The storyline bluesAt night, the impressive lighting - powered by DICE's Frostbite 2 engine - in very easy on the eye. As well as its signature dirty lens effect in cut-scenes, a more realistic and subtle lens flare is used in sunny locations. At night, lightning will realistically light up the terrain, and oncoming headlights are reminiscent of the tactical light in Battlefield 3, albeit less annoying. However, the destruction elements built into the engine are very rarely used. Still, it runs at a respectable frame rate with little slow down.
Along with the races, there are two other game types in The Run. Battles are similar to the regular races, however instead of a pack of ten cars to pass, there are only three. Each one needs to be defeated by the end of the allotted time, and you need to have gained a position in the pack. Simple, but focused, and it does surprisingly well at breaking up the monotony of the regular races.
Elsewhere, there are the time attack challenges, with strict time requirements to make checkpoints with the absence of meddling racers. These are billed in the story as sections to make up time, but again because of the disconnection to the race as a whole, they seem arbitrary at best.
Speaking of the story, for most of the game no reference is made to it at all.
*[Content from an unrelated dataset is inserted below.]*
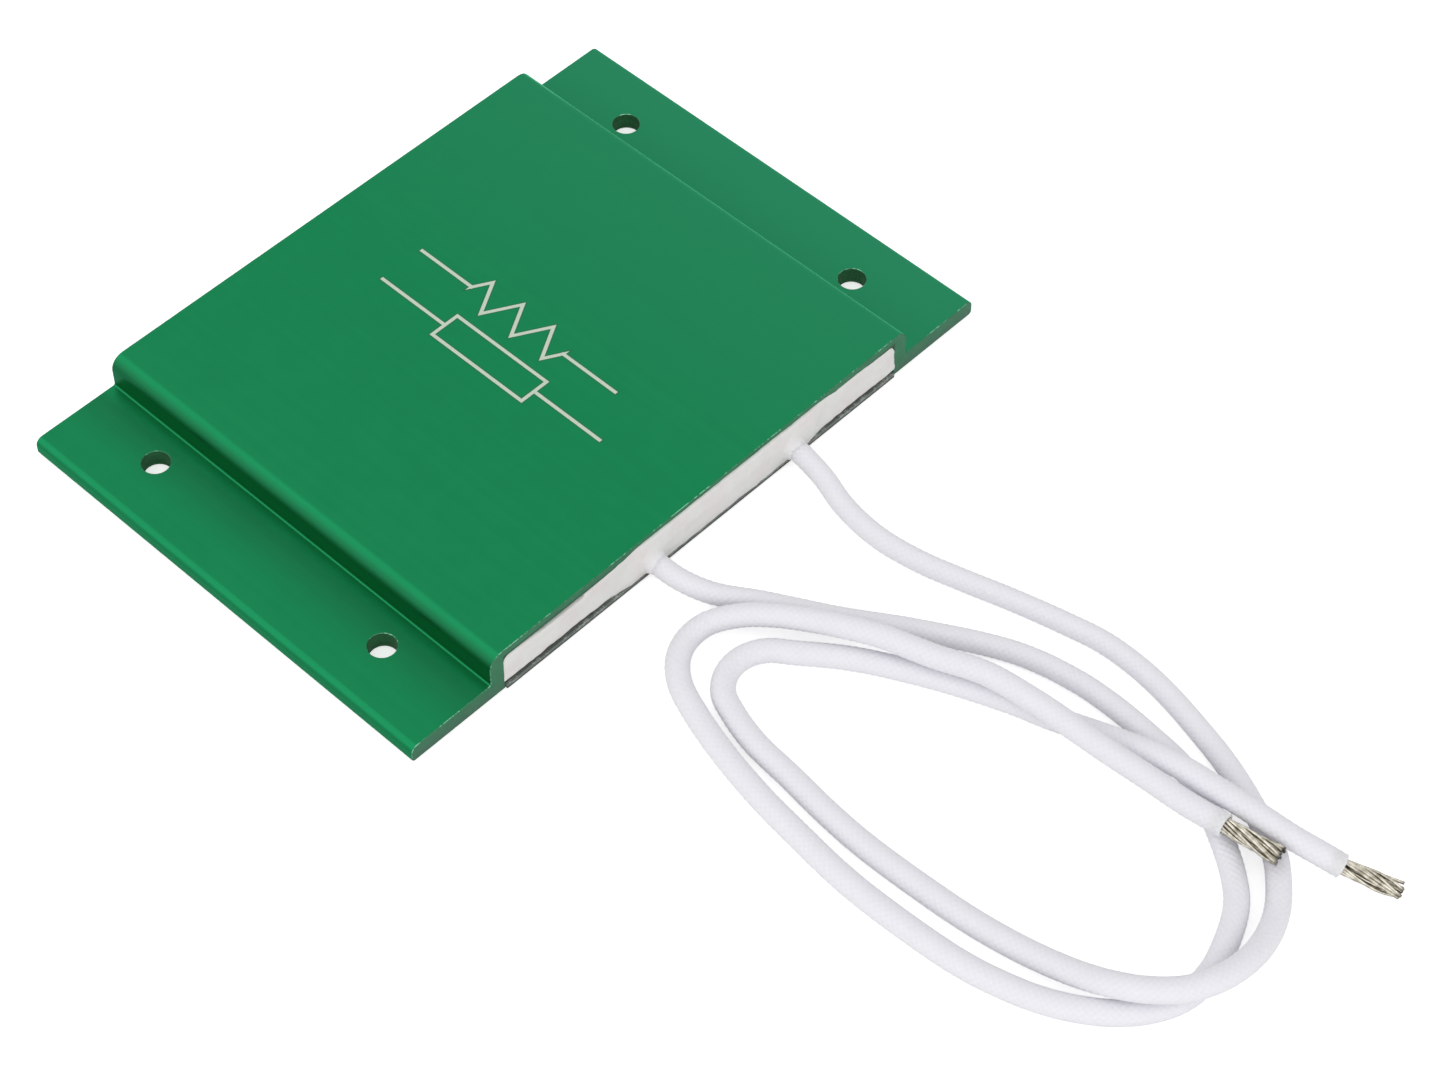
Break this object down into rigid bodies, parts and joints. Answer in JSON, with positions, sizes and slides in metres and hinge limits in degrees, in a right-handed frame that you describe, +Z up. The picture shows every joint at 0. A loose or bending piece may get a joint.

EA made a big deal about Mad Men’s Christina Hendricks playing the secondary character, but it looks like they could only afford her for a half-an-hour recording session. Instead of giving out driving tips or making banter with the main character, you’ll hear a single line to the effect of “hey, you better get a move on” at the start of a few events. From a game that is supposed to be somewhat story-driven, the constant silence from your ever-present assistant just seems odd.
Throughout the race there are only a handful of very short cut-scenes, most of them with no voice-overs or explanations. Granted, they all seamlessly flow into the beginning of that particular race, but again they do little to portray the bigger picture of this enormous race.
Of course, there are the QTE (quick time event) parts. Debuting the feature in the Downtown Chicago level, Black Box caught a lot of flak from fans and journos alike for even thinking about having sections outside of a car. In the final product, about three of these fairly brief sections take place and act like interactive cut-scenes. They’re extremely simplistic, only asking for the occasional hammering of ‘X ‘between the odd ‘square,’ ‘triangle,’ and ‘circle’ presses.
Whether the developer toned this down after the backlash or not we don’t know, but the simplicity of these sequences, combined with the overarching lack of story, makes these sections practically pointless. They mainly serve to force a change in car, denoting a move up to the next of six car tiers. This can be quickly reversed, with the odd petrol station along the way serving as a place to change and customise your cars. However, unlike previous Need for Speed games, you can only choose pre-determined colours and body kits.
These problems soon add-up to hamper the overall experience of the single player. The incredibly short tracks, the severe lack of story, and the absence of tension divorce you from what should be an epic race for your life against countless others over many miles. They even try to throw in “rivals”, who boil down to being regular racers with slightly better AI and a character portrait in the prior loading screen. It’s disappointing, especially in the wake of last year's stellar Hot Pursuit.